### WHAT YOU SHOULD DO
Return, word for word, the lines from the line holding "placed() receiver_back_plate();" through the line holding "obj.parent = None". Include both end lines and no others.

### DATA SEGMENT
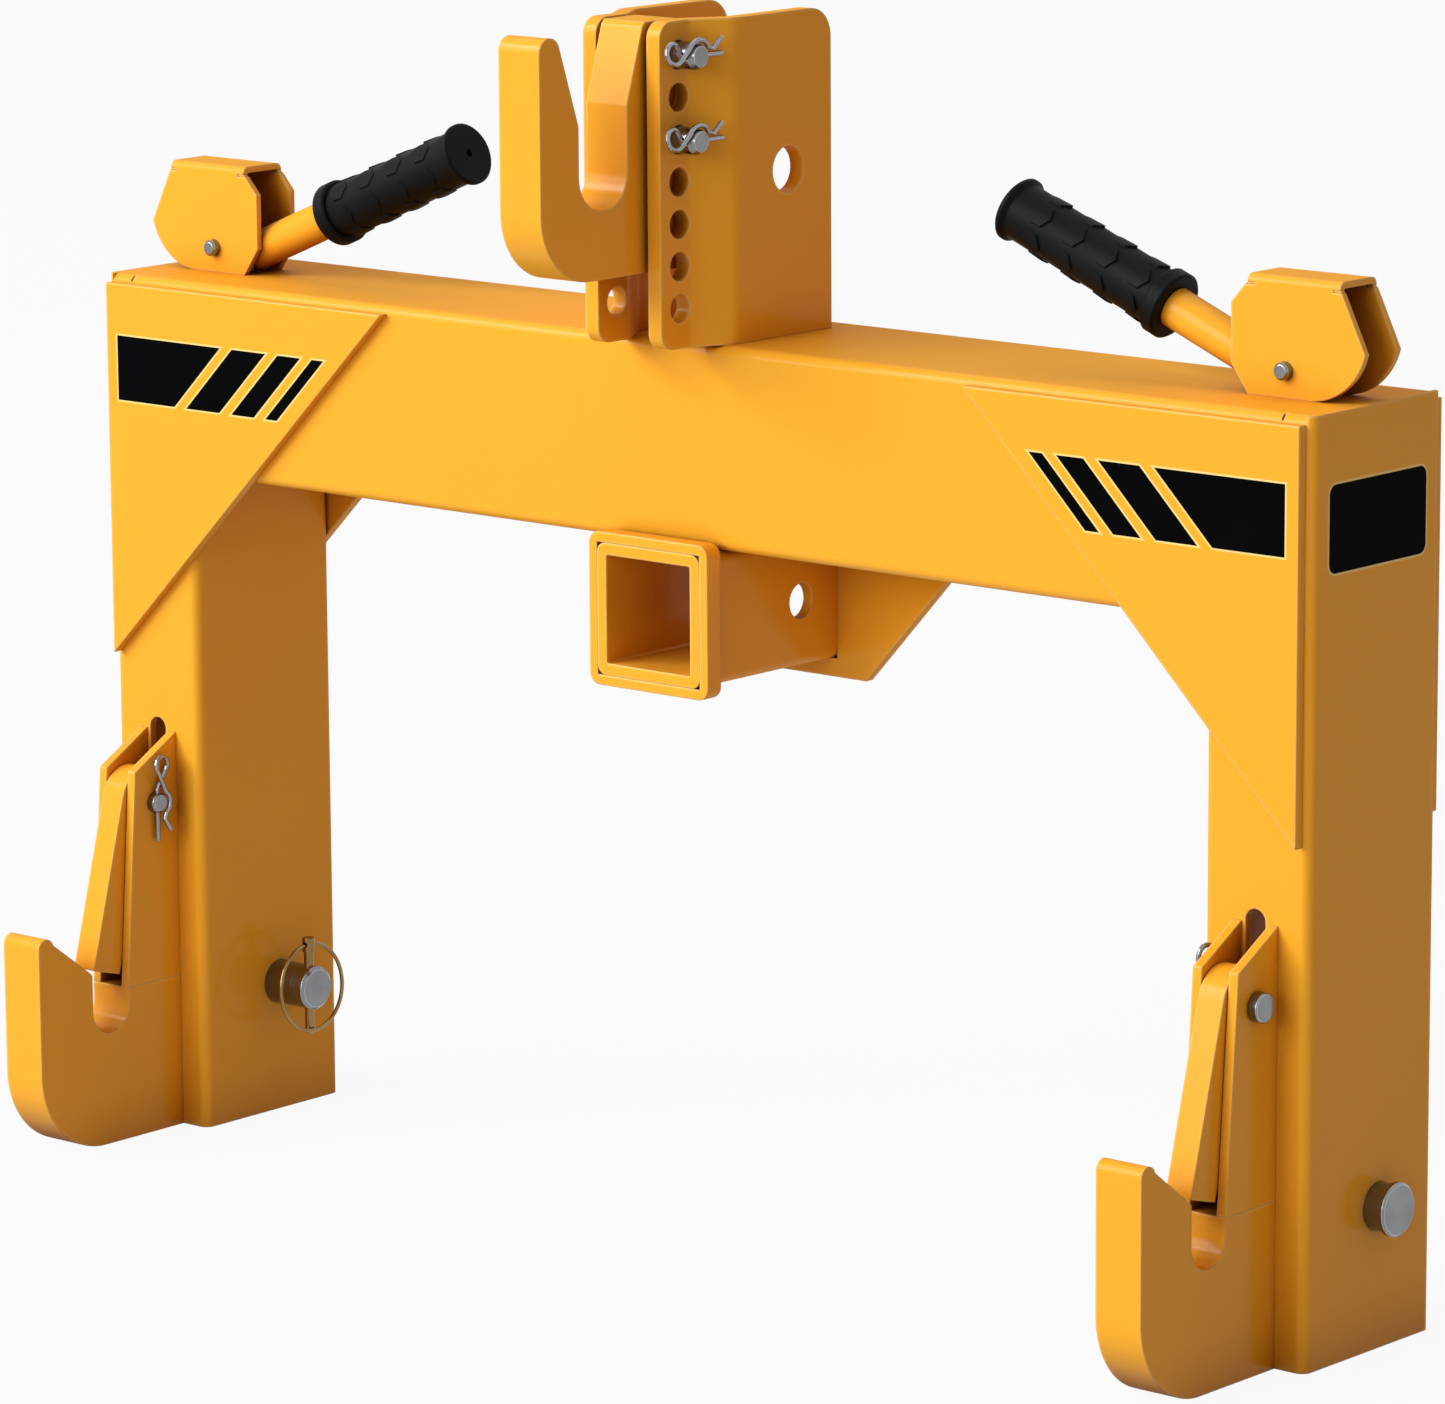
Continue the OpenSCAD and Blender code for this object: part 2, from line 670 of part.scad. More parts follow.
// Lever: a tube for the grip and a fork for the pivot and the rod's pin
module lever(side) {
    tube_start = 15.5;
    tube_end = lever_l - 4;
    link_a = lever_rise + link_angle;
    link = arm * [cos(link_a), -sin(link_a)];
    color(enamel) along_lever(side) difference() {
        union() {
            difference() {
                translate([tube_start, 0, -lever_drop]) rotate([0, 90, 0])
                    cylinder(d = lever_d, h = tube_end - tube_start);
                translate([tube_start - cut, 0, -lever_drop]) rotate([0, 90, 0])
                    cylinder(d = lever_d - 2 * lever_wall, h = tube_end - tube_start + 2 * cut);
            }
            for (y = [-fork_gap / 2 - fork_t, fork_gap / 2]) backwards(y, fork_t) {
                circle(fork_r);
                translate(link) circle(ear_r);
                polygon([
                    [0, fork_r], [tube_start + 12, -lever_drop + 5], [tube_start + 12, -lever_drop - 5],
                    [tube_start, -lever_drop - 5], [link[0] + 0.6, link[1] - ear_r], [0, -fork_r]
                ]);
            }
        }
        rotate([90, 0, 0]) cylinder(d = pivot_pin_d + 2 * fit, h = 2 * lever_d, center = true);
        translate([link[0], 0, link[1]]) rotate([90, 0, 0])
            cylinder(d = eye_pin_d, h = 2 * lever_d, center = true);
    }
}

// One ring of six-sided scales round the grip, each a little higher at its bracket end
module scale_ring() {
    r = grip_d / 2;
    half = scale_l / 2;
    intersection() {
        rotate_extrude() polygon([
            [r - 1.5, -half - 1], [r + scale_high, -half - 1], [r + scale_low, half + 1], [r - 1.5, half + 1]
        ]);
        for (k = [0 : scale_rows - 1])
            rotate([0, 0, scale_turn + 360 * k / scale_rows]) rotate([0, 90, 0])
                cylinder(d = scale_l, h = 2 * r, $fn = 6);
    }
}

// Rubber grip: a collar, a body with rings of raised scales and a rimmed end
module grip(side) {
    bore = lever_d / 2 + fit;
    rim_at = grip_l - grip_rim_l;
    r = grip_d / 2;
    color(rubber) along_lever(side) translate([grip_start, 0, -lever_drop]) rotate([0, 90, 0]) {
        rotate_extrude() polygon([
            [bore, 0], [collar_d / 2 - 1, 0], [collar_d / 2, 1], [collar_d / 2, grip_collar_l - 1],
            [collar_d / 2 - 1, grip_collar_l], [r, grip_collar_l], [r, rim_at - 1],
            [rim_d / 2 - 1, rim_at], [rim_d / 2, rim_at + 1], [rim_d / 2, grip_l - 1],
            [rim_d / 2 - 1, grip_l], [2, grip_l], [2, grip_l - 3], [bore, grip_l - 3.5]
        ]);
        for (k = [0 : scale_count - 1])
            translate([0, 0, grip_l - scale_first - k * scale_pitch]) scale_ring();
    }
}

// Pin across the leg for the tractor's lower arm
module leg_pin(side) {
    r = leg_pin_d / 2;
    head_r = leg_head_d / 2;
    start = span / 2 - leg_w - leg_pin_out;
    total = leg_w + leg_pin_out + leg_head_out;
    shaft = total - leg_head_t;
    color(zinc) on_side(side) translate([start, leg_pin_y, leg_pin_z]) difference() {
        rotate([0, 90, 0]) rotate_extrude() polygon([
            [0, 0], [r - 1.5, 0], [r, 1.5], [r, shaft], [head_r, shaft],
            [head_r, total - 1], [head_r - 1, total], [0, total]
        ]);
        translate([lynch_in, 0, -leg_pin_d]) cylinder(d = lynch_d + 2 * fit, h = 2 * leg_pin_d);
    }
}

// Lynch pin that stands in the leg pin, with a cross hole in its head for the ring
module lynch_pin(side) {
    low = -ring_r - 2;
    head_z = ring_r - lynch_head_h / 2;
    color(brass) on_side(side) translate([lynch_x, leg_pin_y, leg_pin_z]) difference() {
        union() {
            translate([0, 0, low + 1.5]) cylinder(d = lynch_d, h = head_z - low - 1);
            translate([0, 0, low]) cylinder(d1 = lynch_d - 2, d2 = lynch_d, h = 1.5);
            translate([0, 0, head_z]) cylinder(d = lynch_head_w, h = lynch_head_h);
        }
        translate([0, 0, ring_r]) rotate([90, 0, 0])
            cylinder(d = ring_wire + 1.2, h = 2 * lynch_head_w, center = true);
    }
}

// Ring of the lynch pin: it folds down over the end of the leg pin
module lynch_ring(side) {
    color(brass) on_side(side) translate([lynch_x, leg_pin_y, leg_pin_z + ring_r])
        rotate([0, ring_tilt, 0]) translate([0, 0, -ring_r]) rotate([0, 90, 0])
            rotate_extrude($fn = 96) translate([ring_r, 0]) circle(d = ring_wire, $fn = 24);
}

// Square tube that takes a ball mount's shank
module receiver_tube() {
    length = receiver_out + back_plate_y + back_plate_t;
    inside = receiver_w - 2 * receiver_wall;
    color(enamel) difference() {
        translate([-receiver_w / 2, 0, beam_bottom - receiver_w]) backwards(-receiver_out, length)
            round_rect(receiver_w, receiver_w, receiver_r);
        translate([-inside / 2, 0, receiver_z - inside / 2]) backwards(-receiver_out - cut, length + 2 * cut)
            round_rect(inside, inside, 1);
        translate([-receiver_w, hitch_hole_y, receiver_z]) rotate([0, 90, 0])
            cylinder(d = hitch_hole_d, h = 2 * receiver_w);
    }
}

module receiver_collar() {
    inside = receiver_w + 2 * fit;
    outside = receiver_w + 2 * collar_step;
    color(enamel) difference() {
        translate([-outside / 2, 0, receiver_z - outside / 2]) backwards(-receiver_out, collar_l)
            round_rect(outside, outside, receiver_r + 1);
        translate([-inside / 2, 0, receiver_z - inside / 2]) backwards(-receiver_out - cut, collar_l + 2 * cut)
            square(inside);
    }
}

// Plate that stiffens the back end of the receiver, cut out round the tube
module receiver_back_plate() {
    inside = receiver_w + 2 * fit;
    top_w = back_plate_w + 2 * back_plate_rise * 0.92;
    color(enamel) difference() {
        backwards(back_plate_y, back_plate_t) polygon([
            [-back_plate_w / 2, back_plate_bottom], [back_plate_w / 2, back_plate_bottom],
            [top_w / 2, beam_bottom], [-top_w / 2, beam_bottom]
        ]);
        translate([-inside / 2, 0, receiver_z - inside / 2]) backwards(back_plate_y - cut, back_plate_t + 2 * cut)
            square([inside, inside + receiver_w]);
    }
}

// Points of one face along a bend of the top plate, about a centre
function plate_arc(centre, r, from, to) =
    [for (i = [0 : 5]) let (a = from + (to - from) * i / 5) centre + r * [cos(a), sin(a)]];

// Bent plate of the top bracket, standing on the beam
module top_plate(side) {
    front_x = top_gap_front / 2;
    back_x = top_gap_back / 2;
    wide_r = plate_bend_r + top_plate_t;
    first = [front_x + wide_r, -first_bend - wide_r * tan(plate_bend / 2)];
    second = [back_x - plate_bend_r, second_bend + plate_bend_r * tan(plate_bend / 2)];
    color(enamel) on_side(side) difference() {
        intersection() {
            translate([0, 0, top_z]) linear_extrude(top_plate_h) polygon(concat(
                [[front_x, -top_plate_out]],
                plate_arc(first, wide_r, 180, 180 - plate_bend),
                plate_arc(second, plate_bend_r, -plate_bend, 0),
                [[back_x, top_plate_back], [back_x + top_plate_t, top_plate_back]],
                plate_arc(second, wide_r, 0, -plate_bend),
                plate_arc(first, plate_bend_r, 180 - plate_bend, 180),
                [[front_x + top_plate_t, -top_plate_out]]
            ));
            translate([back_x, 0, top_z]) across(3 * top_gap_back) union() {
                translate([-top_plate_out, 0]) round_rect(top_plate_out, top_plate_h, top_front_r);
                translate([-top_plate_out / 2, 0])
                    square([top_plate_back + top_plate_out / 2, top_plate_h - top_back_r]);
                translate([-top_plate_out / 2, 0])
                    square([top_plate_back + top_plate_out / 2 - top_back_r, top_plate_h]);
                translate([top_plate_back - top_back_r, top_plate_h - top_back_r]) circle(top_back_r);
            }
        }
        for (i = [0 : top_holes - 1])
            translate([0, -top_hole_y, top_z + top_hole_z + i * top_pitch]) rotate([0, 90, 0])
                cylinder(d = top_hole_d, h = top_gap_back);
        translate([0, link_hole_y, top_z + link_hole_z]) rotate([0, 90, 0])
            cylinder(d = link_hole_d, h = 2 * top_gap_back);
    }
}

// Side outline of the top hook, with its lead-in above the throat
module top_hook_outline() {
    nose_r = 7;
    nose_back = top_throat_y + top_throat_w;
    top = top_plate_h - 0.4;
    lead_in = 11;
    difference() {
        union() {
            intersection() {
                translate([-top_reach + top_hook_r, top_hook_z + top_hook_r]) circle(top_hook_r, $fn = 96);
                translate([-top_reach - cut, top_hook_z - cut]) square(top_hook_r + cut);
            }
            translate([-top_reach + nose_r, top_nose_z - nose_r]) circle(nose_r);
            polygon([
                [-top_reach + top_hook_r, top_hook_z], [-top_hook_back, top_hook_z], [-top_hook_back, top],
                [-top_throat_y + lead_in + 2, top], [-top_throat_y + lead_in, top - 2],
                [-top_throat_y, top_lead_z], [-top_throat_y, top_throat_z + top_throat_r],
                [-nose_back, top_throat_z + top_throat_r], [-nose_back, top_horn_z],
                [-top_reach + 2 * nose_r - 0.2, top_nose_z - nose_r + 1.6],
                [-top_reach, top_nose_z - nose_r], [-top_reach, top_hook_z + top_hook_r]
            ]);
        }
        translate([-top_throat_y - top_throat_r, top_throat_z + top_throat_r]) circle(top_throat_r);
        translate([-top_throat_y - top_throat_w, top_throat_z + top_throat_r])
            square([top_throat_w, top_plate_h]);
    }
}

module top_hook() {
    color(enamel) translate([0, 0, top_z]) difference() {
        across(top_hook_t) top_hook_outline();
        for (i = top_pin_rows)
            translate([-top_hook_t, -top_hole_y, top_hole_z + i * top_pitch]) rotate([0, 90, 0])
                cylinder(d = top_hole_d, h = 2 * top_hook_t);
    }
}

// Two pins that hold the top hook; each head has a flat beside the plate's bend
module top_hook_pins() {
    r = top_pin_d / 2;
    outside = top_gap_front / 2 + top_plate_t;
    head_r = r + 2.6;
    head_t = 4;
    flat_y = top_hole_y - first_bend - top_plate_t * tan(plate_bend / 2) - seat;
    length = 2 * outside + top_pin_out;
    for (i = top_pin_rows)
        color(zinc) translate([-outside, -top_hole_y, top_z + top_hole_z + i * top_pitch]) difference() {
            rotate([0, 90, 0]) rotate_extrude() polygon([
                [0, -head_t], [head_r - 0.6, -head_t], [head_r, -head_t + 0.6], [head_r, -seat], [r, -seat],
                [r, length - 3], [r - 1.5, length], [0, length]
            ]);
            translate([top_clip_x + outside, 0, 0]) rotate([90, 0, 0])
                cylinder(d = clip_wire + 0.4, h = 2 * top_pin_d, center = true);
            translate([-head_t - cut, flat_y, -2 * head_r]) cube([head_t + cut - seat / 2, head_r, 4 * head_r]);
        }
}

module top_hook_clips() {
    for (i = top_pin_rows)
        translate([top_clip_x, -top_hole_y, top_z + top_hole_z + i * top_pitch])
            spring_clip(top_pin_d / 2, 16, 19.5);
}

placed() cross_beam();
placed() leg(-1);  // left_leg
placed() leg(1);  // right_leg
placed() gusset(-1, -gusset_t);  // left_front_gusset
placed() gusset(1, -gusset_t);  // right_front_gusset
placed() gusset(-1, frame_d);  // left_rear_gusset
placed() gusset(1, frame_d);  // right_rear_gusset
placed() lower_hook(-1);  // left_hook
placed() lower_hook(1);  // right_hook
placed() cheek(-1, 1);  // left_outer_cheek
placed() cheek(-1, -1);  // left_inner_cheek
placed() cheek(1, 1);  // right_outer_cheek
placed() cheek(1, -1);  // right_inner_cheek
placed() latch(-1);  // left_latch
placed() latch(1);  // right_latch
placed() latch_pin(-1);  // left_latch_pin
placed() latch_pin(1);  // right_latch_pin
placed() latch_clip(-1);  // left_latch_clip
placed() latch_clip(1);  // right_latch_clip
placed() pull_rod(-1);  // left_pull_rod
placed() pull_rod(1);  // right_pull_rod
placed() rod_collar(-1);  // left_rod_collar
placed() rod_collar(1);  // right_rod_collar
placed() return_spring(-1);  // left_return_spring
placed() return_spring(1);  // right_return_spring
placed() latch_link_pin(-1);  // left_latch_link_pin
placed() latch_link_pin(1);  // right_latch_link_pin
placed() lever_link_pin(-1);  // left_lever_link_pin
placed() lever_link_pin(1);  // right_lever_link_pin
placed() lever_bracket(-1);  // left_lever_bracket
placed() lever_bracket(1);  // right_lever_bracket
placed() lever_pin(-1);  // left_lever_pin
placed() lever_pin(1);  // right_lever_pin
placed() lever(-1);  // left_lever
placed() lever(1);  // right_lever
placed() grip(-1);  // left_grip
placed() grip(1);  // right_grip
placed() leg_pin(-1);  // left_leg_pin
placed() leg_pin(1);  // right_leg_pin
placed() lynch_pin(-1);  // left_lynch_pin
placed() lynch_pin(1);  // right_lynch_pin
placed() lynch_ring(-1);  // left_lynch_ring
placed() lynch_ring(1);  // right_lynch_ring
placed() receiver_tube();
placed() receiver_collar();
placed() receiver_back_plate();
placed() top_plate(-1);  // left_top_plate
placed() top_plate(1);  // right_top_plate
placed() top_hook();
placed() top_hook_pins();
placed() top_hook_clips();
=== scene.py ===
import json
import math

import bpy
import bmesh
from mathutils import Matrix, Vector


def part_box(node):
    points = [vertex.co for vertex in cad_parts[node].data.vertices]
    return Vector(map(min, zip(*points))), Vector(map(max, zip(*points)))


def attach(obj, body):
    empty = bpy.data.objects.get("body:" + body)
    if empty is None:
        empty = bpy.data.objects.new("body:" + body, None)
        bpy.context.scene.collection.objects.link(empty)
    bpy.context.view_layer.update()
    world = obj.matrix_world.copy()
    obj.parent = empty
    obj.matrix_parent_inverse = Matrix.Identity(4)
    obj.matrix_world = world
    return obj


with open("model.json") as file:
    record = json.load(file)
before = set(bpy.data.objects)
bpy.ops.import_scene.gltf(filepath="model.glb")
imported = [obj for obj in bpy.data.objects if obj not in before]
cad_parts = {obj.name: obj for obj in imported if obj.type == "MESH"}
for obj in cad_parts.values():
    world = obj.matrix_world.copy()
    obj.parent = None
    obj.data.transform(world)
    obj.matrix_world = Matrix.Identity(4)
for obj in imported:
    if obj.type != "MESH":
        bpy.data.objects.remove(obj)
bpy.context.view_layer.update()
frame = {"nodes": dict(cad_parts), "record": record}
nodes = frame["nodes"]
mm = 0.001
sideSigns = {"left": -1, "right": 1}
print("hitch frame loaded:", len(nodes), "nodes")

# the camera stands in front of the right leg, a little above the hitch
cameraView = {
    "place": (2.1870, -2.5018, 0.9207),
    "azimuth": 40.7412,
    "elevation": 11.2578,
    "roll": -0.3604,
    "lens": 178.92,
    "sensor": 36.0,
    "farClip": 50,
}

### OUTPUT
placed() receiver_back_plate();
placed() top_plate(-1);  // left_top_plate
placed() top_plate(1);  // right_top_plate
placed() top_hook();
placed() top_hook_pins();
placed() top_hook_clips();
=== scene.py ===
import json
import math

import bpy
import bmesh
from mathutils import Matrix, Vector


def part_box(node):
    points = [vertex.co for vertex in cad_parts[node].data.vertices]
    return Vector(map(min, zip(*points))), Vector(map(max, zip(*points)))


def attach(obj, body):
    empty = bpy.data.objects.get("body:" + body)
    if empty is None:
        empty = bpy.data.objects.new("body:" + body, None)
        bpy.context.scene.collection.objects.link(empty)
    bpy.context.view_layer.update()
    world = obj.matrix_world.copy()
    obj.parent = empty
    obj.matrix_parent_inverse = Matrix.Identity(4)
    obj.matrix_world = world
    return obj


with open("model.json") as file:
    record = json.load(file)
before = set(bpy.data.objects)
bpy.ops.import_scene.gltf(filepath="model.glb")
imported = [obj for obj in bpy.data.objects if obj not in before]
cad_parts = {obj.name: obj for obj in imported if obj.type == "MESH"}
for obj in cad_parts.values():
    world = obj.matrix_world.copy()
    obj.parent = None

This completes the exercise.